If you are getting conflicts over and over you should change your pattern of use to stop causing them, it's quite possible to do.

You say that as if using git isn't a team sport. I only have control over my behavior, and that goes double for what happens after $(git pull) or its $(git rebase) friend
If only there were a way to influence the behavior of other humans...

I've never had any major frustrations with 'lots of conflicts'. There's something peculiar about what you are doing.

I would sit down and write down what the 'features/benefits' are of your current git workflow. Then you can brainstorm about things you can change about what you are doing to get those benefits without the frustrations (like maybe you don't need to rebase as much or at all, or you can avoid rebasing work branches and just squash the final commit on top of main, I don't know what you are doing but my point is there are endless variations of how to collaborate on git and lots of them don't cause 'lots of conflicts'), and then work with your team to get them. When you are successful they will thank you for making their lives less frustrating. Or you can be secure in the belief that there's nothing you can do, either way.

Being able to merge code is important, distributed repositories is nice but nobody switched to get that.

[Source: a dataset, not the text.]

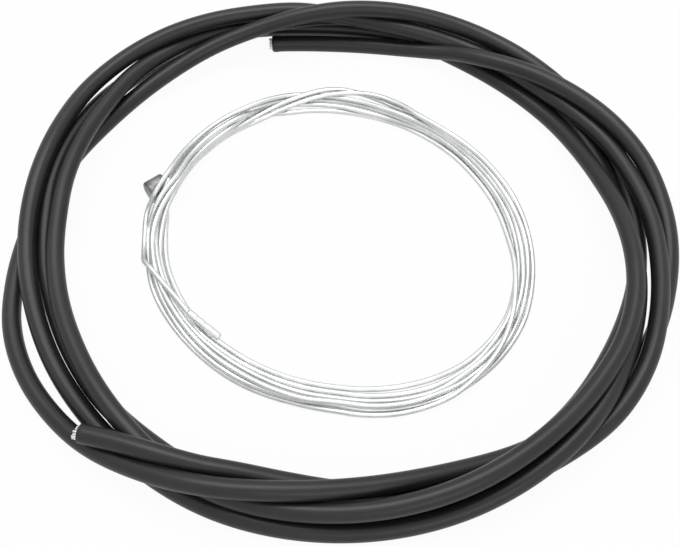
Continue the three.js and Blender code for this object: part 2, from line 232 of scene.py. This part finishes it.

Apart from making merging much much less painful, the huge selling point was that SVN was extremely slow. Changing branches required chatting with the server in most cases, and could take a minute or two. You couldn't just switch back and forth between branches.

"Changing branches required chatting with the server in most cases, and could take a minute or two."

Which is directly solved by being a DVCS, yes. Your second paragraph contradicts your first.

Darcs and Pijul can change branches very rapidly despite being diff-based, because they too are DVCS (and the inverse patches basically already got computed upon commit, so it's easy on the CPU).

But Darcs replaces slow branch changes with something that no other VCS has (that I'm aware of), slow commits! Making a commit can take 5 minutes!